The hybrid devices of superconductor and semiconductor nanowire (NW) with strong spin-orbit interaction (SOI) can be driven to topological regime and host Majorana zero modes (MZMs), which are the building blocks of a topological computer. Here we fabricate hybrid devices with thick/thin Al/Pb film. By well controlling the etching time, we can modify the band bending strength of interface and control the electronic properties. This is demonstrated by that the Al-InSb devices with different etching time shows quantized plateaus with varying number of modes. Moreover, high transmission of channels got by fitting the multiple Andreev reflection also proves the high quality of interface. In the thin Pb-NW devices, we observed gate tunable induced hard superconducting gap from 0 to ~1.4meV, with a suppression of conductance by three orders of magnitude. The effective g-factors, calculated through the evolution of states as a function of magnetic field, are remarkably large, e.g. several tens or even more than one hundred. This indicates the orbital effect and the strong SOI of Pb film. With the combination of pronounced enhancement of induced superconducting gap and g-factor, Pb-NW provides a better platform than Al-NW for searching for MZMs, as well as constructing topological qubit.   
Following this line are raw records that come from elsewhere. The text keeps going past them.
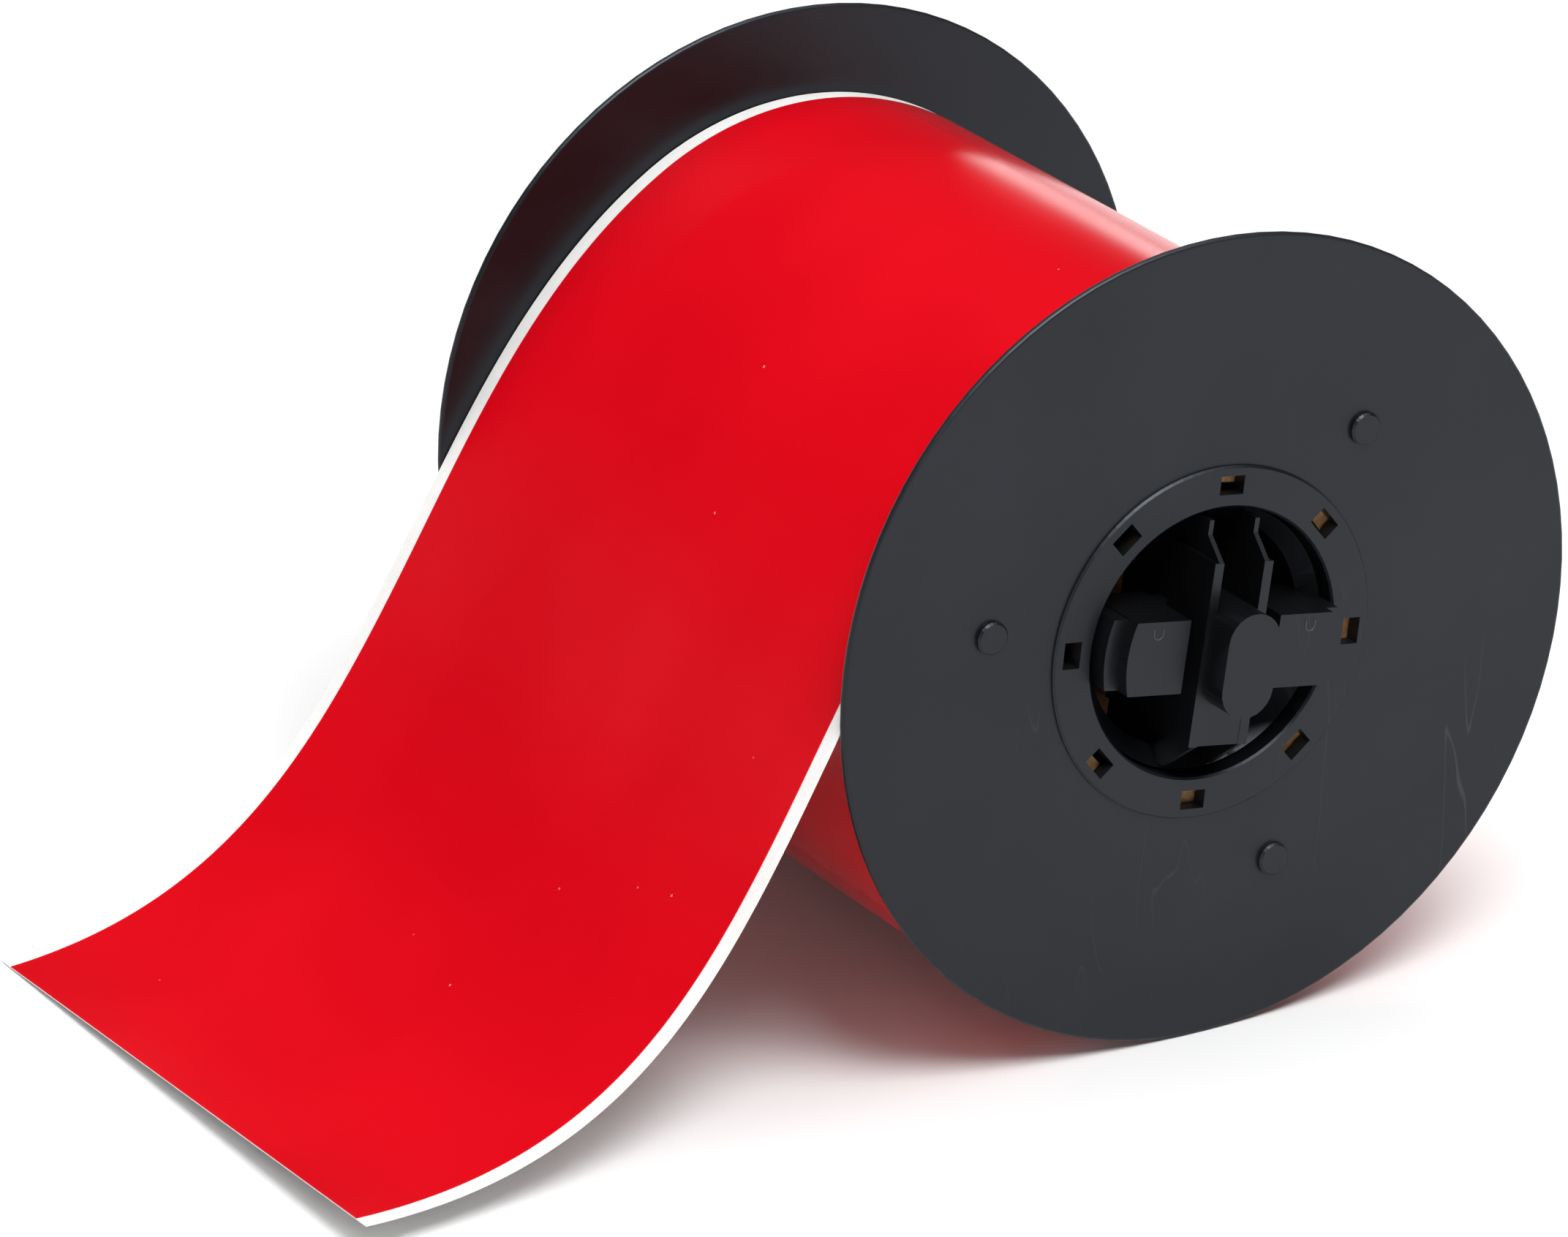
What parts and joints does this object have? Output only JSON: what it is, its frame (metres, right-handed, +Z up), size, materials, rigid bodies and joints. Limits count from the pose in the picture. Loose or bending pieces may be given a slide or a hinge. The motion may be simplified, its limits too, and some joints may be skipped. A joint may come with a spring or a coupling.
{
  "type": "roll of sign vinyl on a spool",
  "caption": "Flanged spool of red sign vinyl on a white release liner, with a keyed hub that turns in each end and a loose tail that lies out on the table.",
  "frame": {"origin": "middle of the footprint, on the table that the flange rims stand on", "axes": "+Y runs along the spool's axis from the front end to the rear end, +Z is up, and the loose tail lies out towards -X"},
  "size_m": [0.1864, 0.1294, 0.113],
  "materials": {
    "flange_plastic": "satin",
    "hub_plastic": "satin",
    "core_board": "matte",
    "tape": "satin",
    "wound_vinyl": "satin",
    "liner_paper": "satin",
    "vinyl_film": "gloss"
  },
  "bodies": {
    "spool": {"front_flange": "flange_plastic", "rear_flange": "flange_plastic", "core": "core_board", "core_tape": "tape", "wound_roll": "wound_vinyl", "liner_web": "liner_paper", "vinyl_web": "vinyl_film"},
    "front_hub": {"front_hub": "hub_plastic"},
    "rear_hub": {"rear_hub": "hub_plastic"}
  },
  "joints": [
    {"name": "front_hub_turn", "type": "hinge", "parent": "spool", "child": "front_hub", "pos_m": [0.0367, -0.0553, 0.0565], "axis": [0, 1, 0], "continuous": true},
    {"name": "rear_hub_turn", "type": "hinge", "parent": "spool", "child": "rear_hub", "pos_m": [0.0367, 0.0553, 0.0565], "axis": [0, 1, 0], "continuous": true}
  ]
}
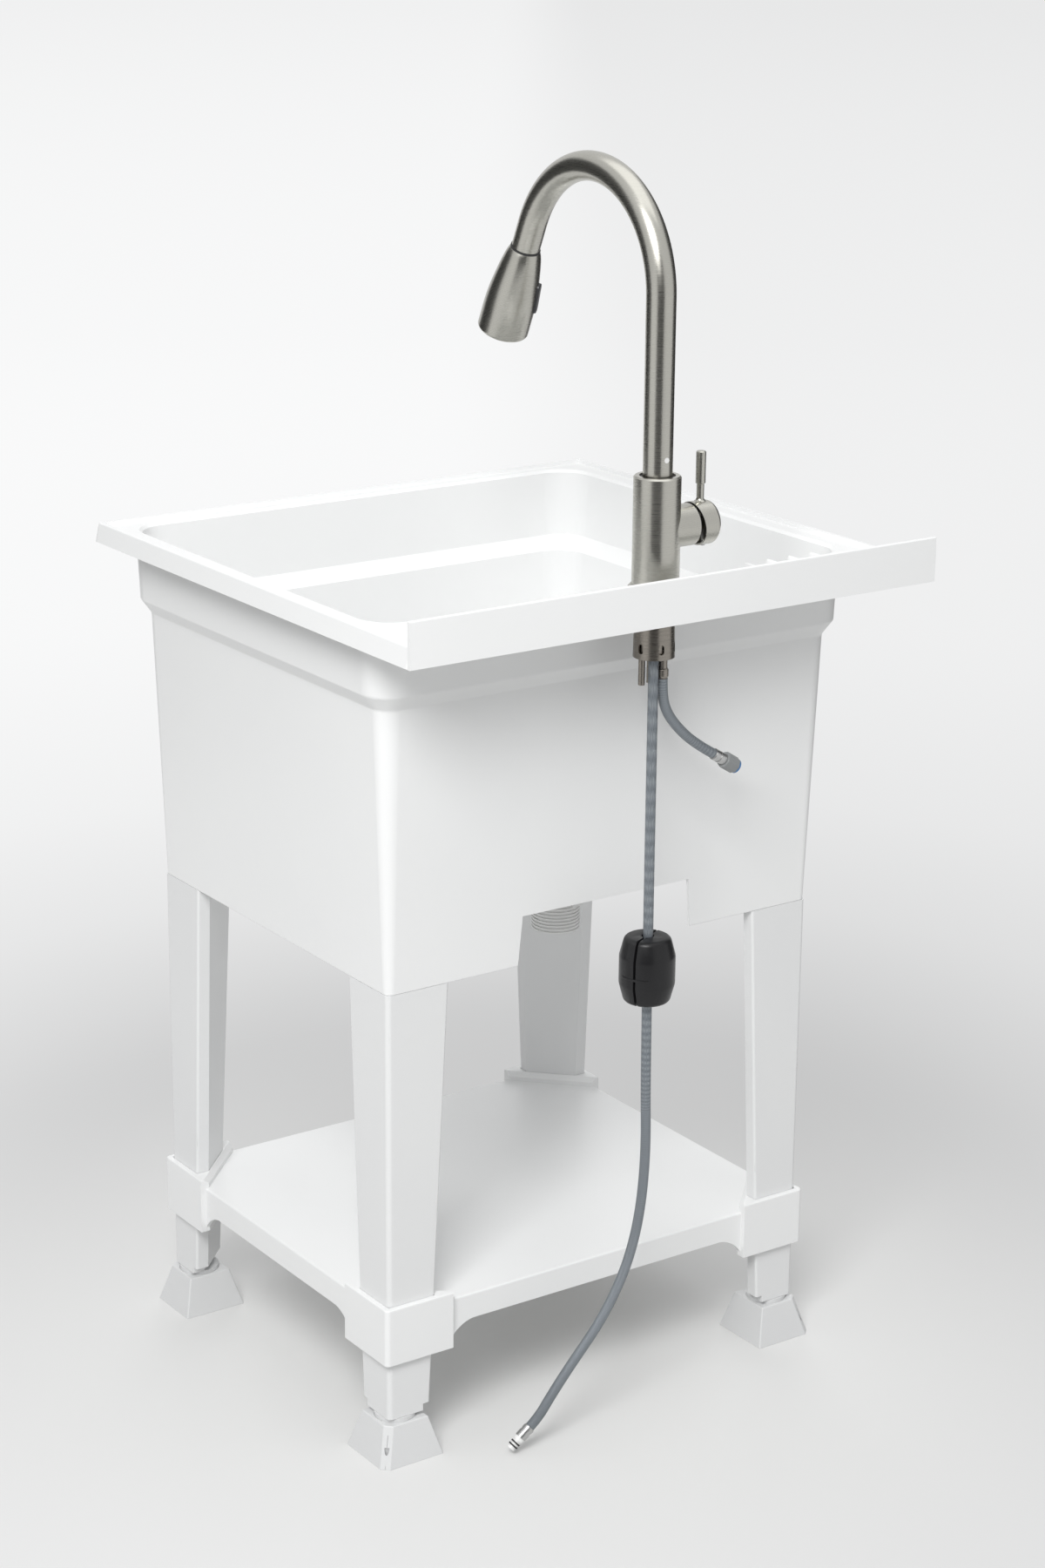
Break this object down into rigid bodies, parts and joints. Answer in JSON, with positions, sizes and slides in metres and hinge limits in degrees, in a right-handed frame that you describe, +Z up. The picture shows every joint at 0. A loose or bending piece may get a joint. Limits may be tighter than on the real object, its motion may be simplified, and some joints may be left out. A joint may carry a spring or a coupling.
{
  "type": "utility laundry sink",
  "caption": "Free-standing plastic utility sink on corner legs with a lower shelf and a deck-mounted gooseneck mixer tap with a pull-out spray and hanging weighted hose.",
  "frame": {"origin": "on the floor under the middle of the rim's rectangular footprint", "axes": "+Z up, +Y to the back where the splash and the tap stand, -Y to the front, the tap handle is on the -X side"},
  "size_m": [0.61, 0.597, 1.2644],
  "materials": {
    "white_plastic": "satin moulded polypropylene, white",
    "grey_plastic": "moulded grey plastic",
    "black_plastic": "moulded black plastic",
    "blue_plastic": "moulded blue plastic",
    "black_rubber": "black rubber",
    "brushed_nickel": "brushed stainless",
    "dark_nickel": "darker brushed nickel",
    "steel": "plain steel",
    "grey_braid": "fine blue-grey nylon braid over a hose",
    "weight_black": "black plastic shell over a metal core"
  },
  "bodies": {
    "base": {"tub": "white_plastic", "drain_body": "white_plastic", "drain_gasket": "black_rubber", "drain_locknut": "white_plastic", "drain_strainer": "steel", "shelf": "white_plastic", "faucet_body": "brushed_nickel", "base_flange": "brushed_nickel", "base_gasket": "black_rubber", "deck_washer": "black_rubber", "clamp_washer": "steel", "mounting_nut": "dark_nickel", "mounting_shank": "dark_nickel", "cold_inlet_tail": "dark_nickel", "hot_inlet_tail": "dark_nickel", "hose_guide": "black_plastic", "swivel_bush": "black_plastic", "thrust_washer": "black_plastic", "valve_cartridge": "black_plastic", "bonnet_ring": "black_plastic", "outlet_fitting": "dark_nickel", "outlet_hose": "grey_braid", "outlet_ferrule": "steel", "quick_connector": "grey_plastic", "leg_rear_right": "white_plastic", "leg_rear_left": "white_plastic", "leg_front_right": "white_plastic", "leg_front_left": "white_plastic"},
    "drain_stopper": {"drain_stopper": "black_rubber"},
    "spout": {"spout_tube": "brushed_nickel", "spout_plug": "white_plastic", "dock_bush": "black_plastic"},
    "spray_head": {"spray_shell": "brushed_nickel", "spray_collar": "black_rubber", "spray_core": "black_plastic", "spray_nozzle": "black_rubber", "spray_hose": "grey_braid"},
    "spray_button": {"spray_button": "black_plastic"},
    "handle_carrier": {"cartridge_carrier": "black_plastic"},
    "handle": {"cartridge_stem": "steel", "handle_cap": "brushed_nickel", "handle_lever": "brushed_nickel", "handle_set_screw": "steel"},
    "hanging_hose": {"main_hose": "grey_braid", "hose_ferrule": "steel", "hose_nipple": "white_plastic", "hose_orings": "black_rubber", "weight_half_a": "weight_black", "weight_half_b": "weight_black", "weight_screws": "steel"},
    "release_ring": {"quick_release_ring": "blue_plastic"},
    "foot_rear_right": {"foot_rear_right": "white_plastic"},
    "leveller_rear_right": {"leveller_rear_right": "white_plastic"},
    "foot_rear_left": {"foot_rear_left": "white_plastic"},
    "leveller_rear_left": {"leveller_rear_left": "white_plastic"},
    "foot_front_right": {"foot_front_right": "white_plastic"},
    "leveller_front_right": {"leveller_front_right": "white_plastic"},
    "foot_front_left": {"foot_front_left": "white_plastic"},
    "leveller_front_left": {"leveller_front_left": "white_plastic"}
  },
  "joints": [
    {"name": "spout_swivel", "type": "hinge", "parent": "base", "child": "spout", "pos_m": [0, 0.249, 0.978], "axis": [0, 0, 1], "continuous": true},
    {"name": "spray_pull", "type": "slide", "parent": "spout", "child": "spray_head", "axis": [0, -0.4147, -0.91], "range_m": [0, 0.185], "deforming": ["spray_hose"]},
    {"name": "hose_rise", "type": "slide", "parent": "base", "child": "hanging_hose", "axis": [0, 0, 1], "range_m": [0, 0.185]},
    {"name": "button_rock", "type": "hinge", "parent": "spray_head", "child": "spray_button", "pos_m": [-0.01318, 0.02347, 1.11211], "axis": [0.7193, 0.6321, -0.2881], "range_deg": [-4, 4]},
    {"name": "handle_turn", "type": "hinge", "parent": "base", "child": "handle_carrier", "pos_m": [-0.0315, 0.249, 0.927], "axis": [1, 0, 0], "range_deg": [-50, 50]},
    {"name": "handle_tilt", "type": "hinge", "parent": "handle_carrier", "child": "handle", "pos_m": [-0.033, 0.249, 0.923], "axis": [0, -1, 0], "range_deg": [0, 22]},
    {"name": "stopper_lift", "type": "slide", "parent": "base", "child": "drain_stopper", "axis": [0, 0, 1], "range_m": [0, 0.04]},
    {"name": "release_ring_push", "type": "slide", "parent": "base", "child": "release_ring", "axis": [0.851, 0, 0.5251], "range_m": [0, 0.0015], "stiffness_N_per_m": 400},
    {"name": "foot_rear_right_extend", "type": "slide", "parent": "base", "child": "foot_rear_right", "axis": [0, 0, -1], "range_m": [0, 0.02]},
    {"name": "leveller_rear_right_turn", "type": "hinge", "parent": "foot_rear_right", "child": "leveller_rear_right", "pos_m": [0.236, 0.161, 0.04], "axis": [0, 0, 1], "range_deg": [-2401, 0]},
    {"name": "foot_rear_left_extend", "type": "slide", "parent": "base", "child": "foot_rear_left", "axis": [0, 0, -1], "range_m": [0, 0.02]},
    {"name": "leveller_rear_left_turn", "type": "hinge", "parent": "foot_rear_left", "child": "leveller_rear_left", "pos_m": [-0.236, 0.161, 0.04], "axis": [0, 0, 1], "range_deg": [-2401, 0]},
    {"name": "foot_front_right_extend", "type": "slide", "parent": "base", "child": "foot_front_right", "axis": [0, 0, -1], "range_m": [0, 0.02]},
    {"name": "leveller_front_right_turn", "type": "hinge", "parent": "foot_front_right", "child": "leveller_front_right", "pos_m": [0.236, -0.2365, 0.04], "axis": [0, 0, 1], "range_deg": [-2401, 0]},
    {"name": "foot_front_left_extend", "type": "slide", "parent": "base", "child": "foot_front_left", "axis": [0, 0, -1], "range_m": [0, 0.02]},
    {"name": "leveller_front_left_turn", "type": "hinge", "parent": "foot_front_left", "child": "leveller_front_left", "pos_m": [-0.236, -0.2365, 0.04], "axis": [0, 0, 1], "range_deg": [-2401, 0]}
  ],
  "couplings": [
    {"joint": "hose_rise", "follows": "spray_pull", "ratio": 1},
    {"joint": "leveller_rear_right_turn", "follows": "foot_rear_right_extend", "rad_per_m": -2094.4},
    {"joint": "leveller_rear_left_turn", "follows": "foot_rear_left_extend", "rad_per_m": -2094.4},
    {"joint": "leveller_front_right_turn", "follows": "foot_front_right_extend", "rad_per_m": -2094.4},
    {"joint": "leveller_front_left_turn", "follows": "foot_front_left_extend", "rad_per_m": -2094.4}
  ]
}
Bound quasiparticle transport along the edges of superfluid 3He

Superfluid ³He-B in a container naturally consists of two virtually isolated systems: the three-dimensional bulk of the superfluid, and a two-dimensional surface layer of Andreev-bound fermions. We discovered how to drive the bound fermions out of equilibrium and expel them into the bulk, where they can be observed [1].  Here we show that the quasiparticles not energetic enough to escape to bulk flow diffusively across macroscopic distances along the surface, demonstrating non-local dynamics that conserve energy and momentum. Similar two-dimensional confinement of electrons at a low temperature has led to the discovery of a variety of quantum Hall phases. Our work thus opens a research outlook ranging from Majorana fermions to composite objects between bound quasiparticles and topological defects or bosonic bulk excitations.